Mi and Velvet travel to the Grand National. Mi hires a professional jockey, but the night before the race, Velvet senses he lacks faith in the Pie and will lose. Velvet dismisses the jockey, leaving them without a rider. That night, Mi overcomes his fear of riding and intends to race Pie himself. He discovers that Velvet has donned the jockey silks and intends to ride. Knowing the dangers, Mi attempts to dissuade Velvet, who is determined to ride. As the race unfolds, Velvet and Pie clear all hurdles and win the race. Elated but exhausted, Velvet falls off her mount at the finish. After the track doctor discovers that Velvet is a girl, Velvet and Pie are disqualified. Velvet, who expected to be disqualified, only wanted to prove that Pie is a champion.

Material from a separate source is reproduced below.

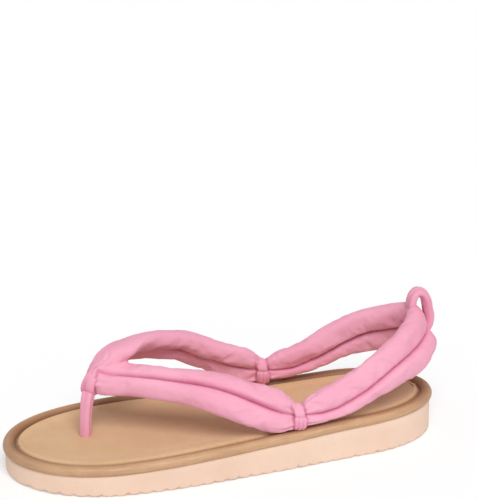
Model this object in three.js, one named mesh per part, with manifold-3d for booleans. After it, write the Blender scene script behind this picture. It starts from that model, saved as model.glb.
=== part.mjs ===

Velvet becomes a media sensation and is offered large amounts of money to travel to Hollywood and be filmed with Pie. To her father's disappointment, Velvet tearfully refuses the offers, claiming that Pie would dislike being stared at. Velvet says that she raced Pie at the Grand National because he deserved a chance for greatness. Velvet chooses a normal life for her and her horse. At the close of the film, Mi, ready to resume his old life, takes his leave without bidding Velvet goodbye. Before he gets too far, Mrs. Brown gives Velvet permission to reveal her relationship with his father. Velvet gallops off on Pie and finds Mi on the road. She tells him that his father was Mrs. Brown's coach as the first woman to swim the English Channel.

Cast

  • Mickey Rooney as Michael "Mi" Taylor
  • Elizabeth Taylor as Velvet Brown
  • Donald Crisp as Mr. Herbert Brown
  • Angela Lansbury as Edwina Brown
  • Anne Revere as Mrs Araminty Brown
  • Jackie 'Butch' Jenkins as Donald Brown
  • Juanita Quigley as Malvolia "Mally" Brown
  • Arthur Treacher as Race Patron
  • Reginald Owen as Farmer Ede
  • Norma Varden as Miss Sims
  • Terry Kilburn as Theodore "Ted"
  • Arthur Shields as Mr. Hallam
  • Aubrey Mather as Entry official
  • Alec Craig as Timothy "Tim"
  • Eugene Loring as Ivan Taski
  • Jane Isbell as Schoolgirl Jane
  • Matthew Boulton as Entry official
  • King Charles as the horse, The Pie
  • Barry Macollum as a townsman (uncredited)
  • Gerald Oliver Smith as a cameraman (uncredited)
  • Harry Allen as van driver (uncredited)
  • Mona Freeman as schoolgirl (uncredited)

Song

  • "Summertime" - Elizabeth Taylor, Angela Lansbury, Juanita Quigley, MGM Studio and Orchestra Chorus Girls, and Norma Varden

Other adaptations

  • National Velvet was dramatized as a one-hour radio play on the February 3, 1947 broadcast of Lux Radio Theater, with Elizabeth Taylor, Mickey Rooney, Donald Crisp and Janice Scott.
  • In 1960, the film was adapted into a television series which aired on NBC.

Sequel

In 1978, a sequel, International Velvet, was released. The film stars Tatum O'Neal, Christopher Plummer, Anthony Hopkins, and Nanette Newman, who plays Velvet Brown as an adult. After the events of "National Velvet" Donald got married, had a daughter named Sarah Velvet Brown, and moved from England to Cave Creek, Arizona. Sarah comes to live with Velvet and her boyfriend John after Donald and his wife die from their injuries in a car accident. Elizabeth Taylor did not reprise her role as Velvet in the sequel.